> **DO THIS**
Could you write out the opening lines of the data, word for word, stopping after the line that contains "return material"?

> **RECORDS FOR THE EXERCISE**
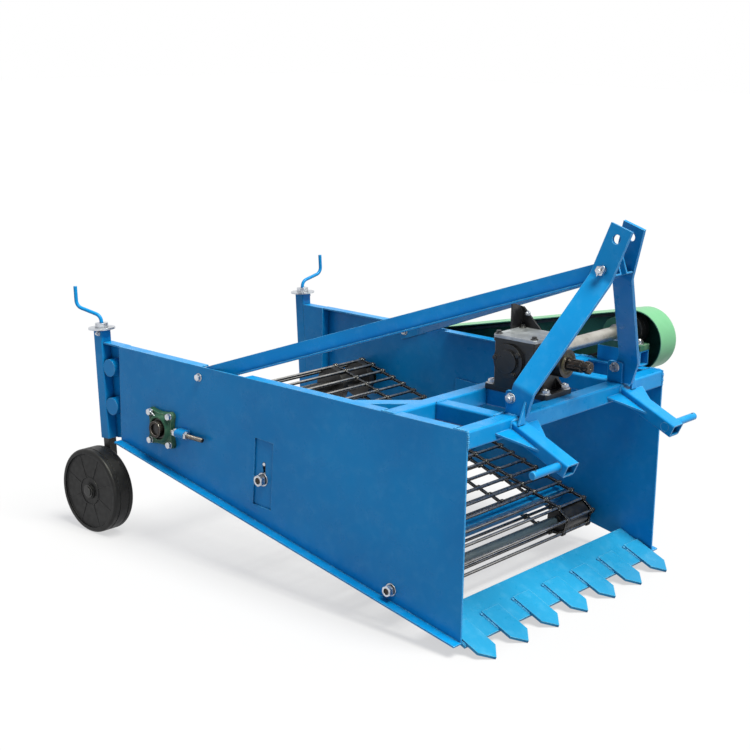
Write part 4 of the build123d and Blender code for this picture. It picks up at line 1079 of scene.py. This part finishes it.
# Wheels.
# Hard black plastic moulded in one piece, with low ribs on the outer face, on greased stub axles.
# A washer on the axle's end keeps each wheel on.


def wheel_plastic():
    """Hard black plastic, dusty and scuffed on its edges."""
    material, tree, shader = new_finish("wheel_plastic")
    rounded = soft_edge(tree, 0.0015)
    colour = patchy(tree, tone(9, 9, 10), tone(17, 17, 18), 10, 6, 0.35, 0.7)
    colour = patchy(tree, colour, tone(80, 78, 74), 46, 6, 0.56, 0.8, 0.1)
    scuffs = spread(tree, cloud(tree, 80, 3), 0.4, 0.6, 0.1, 0.5)
    colour = worn_and_highlit_edges(tree, colour, tone(84, 84, 86), rounded, 0.9, 0.995, scuffs)
    grain = relief(tree, cloud(tree, 480, 2), 0.25, 0.0004, rounded)
    dress(tree, shader, colour, uneven(tree, 60, 4, 0.38, 0.56), grain)
    shader.inputs["Specular IOR Level"].default_value = 0.3
    return material


black_plastic = wheel_plastic()
coat(black_plastic, *both("wheel"))
face_depth = 0.005
spoke_count = 8
spoke_step = 360 / spoke_count
rib_foot = -0.001
# Radius, half width and rise of a spoke's two ends, and of the two round ribs.
spoke_ends = ((0.046, 0.0016, 0.0016), (0.118, 0.0011, 0.0008))
round_ribs = ((0.045, 0.0024, 0.0022), (0.119, 0.0016, 0.0012))
washer_gap = 0.0002
washer_profile = ((0.0152, 0), (0.021, 0), (0.021, 0.0026), (0.0152, 0.0026))
for side, name in ((-1, "right"), (1, "left")):
    low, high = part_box(name + "_wheel")
    outer_y = high[1] if side > 0 else low[1]
    centre = Vector(((low[0] + high[0]) / 2, outer_y, (low[2] + high[2]) / 2))
    outward = Vector((0, side, 0))
    face = facing(centre - outward * face_depth, outward)
    ribs = bmesh.new()
    for number in range(spoke_count):
        spoke_turn = math.radians(spoke_step * (number + 0.5))
        spoke = face @ Matrix.Rotation(spoke_turn, 4, "Z")
        rings = []
        for radius, half, rise in spoke_ends:
            section = ((-half, rib_foot), (-half * 0.4, rise), (half * 0.4, rise), (half, rib_foot))
            rings.append([ribs.verts.new(spoke @ Vector((radius, y, z))) for y, z in section])
        skin(ribs, rings)
    for radius, half, rise in round_ribs:
        inner, outer = radius - half, radius + half
        crest = half * 0.3
        rib = ((inner, rib_foot), (radius - crest, rise), (radius + crest, rise), (outer, rib_foot))
        turned(ribs, face, rib, 64, closed=True)
    piece(name + "_wheel_ribs", ribs, black_plastic, name + "_wheel_set")
    keeper = bmesh.new()
    washer_place = facing(centre + outward * washer_gap, outward)
    turned(keeper, washer_place, washer_profile, 36, closed=True)
    piece(name + "_wheel_washer", keeper, roller_black, name + "_leg_set")

# Jacks.
# The jack screws, with a disc and a boss on each post, are plated like the bolts.
# A small bolt in each post's outer side keeps its leg from turning.
jack_bolts = bmesh.new()
for side in (-1, 1):
    leg_bolt = Vector((-1.5500, side * wall_y, -0.068))
    bolt(jack_bolts, facing(leg_bolt, (0, side, 0)), m8, 0.006)
piece("jack_bolts", jack_bolts, zinc)
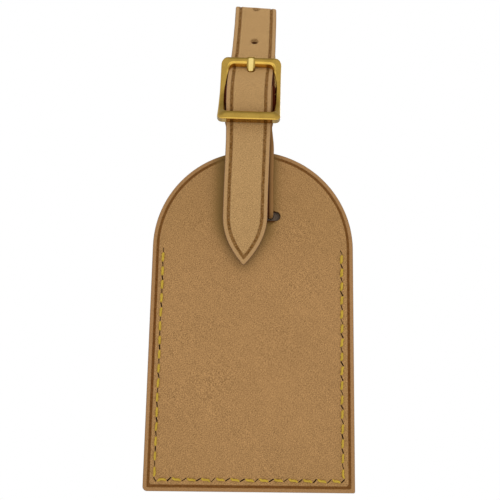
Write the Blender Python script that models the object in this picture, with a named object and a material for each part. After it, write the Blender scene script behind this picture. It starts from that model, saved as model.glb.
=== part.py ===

> **EXERCISE OUTPUT**
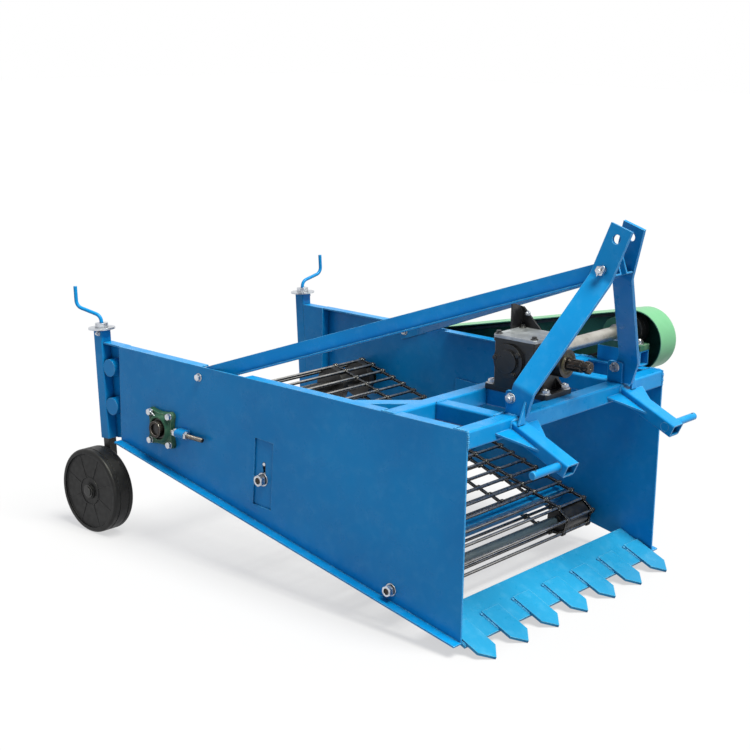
Write part 4 of the build123d and Blender code for this picture. It picks up at line 1079 of scene.py. This part finishes it.
# Wheels.
# Hard black plastic moulded in one piece, with low ribs on the outer face, on greased stub axles.
# A washer on the axle's end keeps each wheel on.


def wheel_plastic():
    """Hard black plastic, dusty and scuffed on its edges."""
    material, tree, shader = new_finish("wheel_plastic")
    rounded = soft_edge(tree, 0.0015)
    colour = patchy(tree, tone(9, 9, 10), tone(17, 17, 18), 10, 6, 0.35, 0.7)
    colour = patchy(tree, colour, tone(80, 78, 74), 46, 6, 0.56, 0.8, 0.1)
    scuffs = spread(tree, cloud(tree, 80, 3), 0.4, 0.6, 0.1, 0.5)
    colour = worn_and_highlit_edges(tree, colour, tone(84, 84, 86), rounded, 0.9, 0.995, scuffs)
    grain = relief(tree, cloud(tree, 480, 2), 0.25, 0.0004, rounded)
    dress(tree, shader, colour, uneven(tree, 60, 4, 0.38, 0.56), grain)
    shader.inputs["Specular IOR Level"].default_value = 0.3
    return material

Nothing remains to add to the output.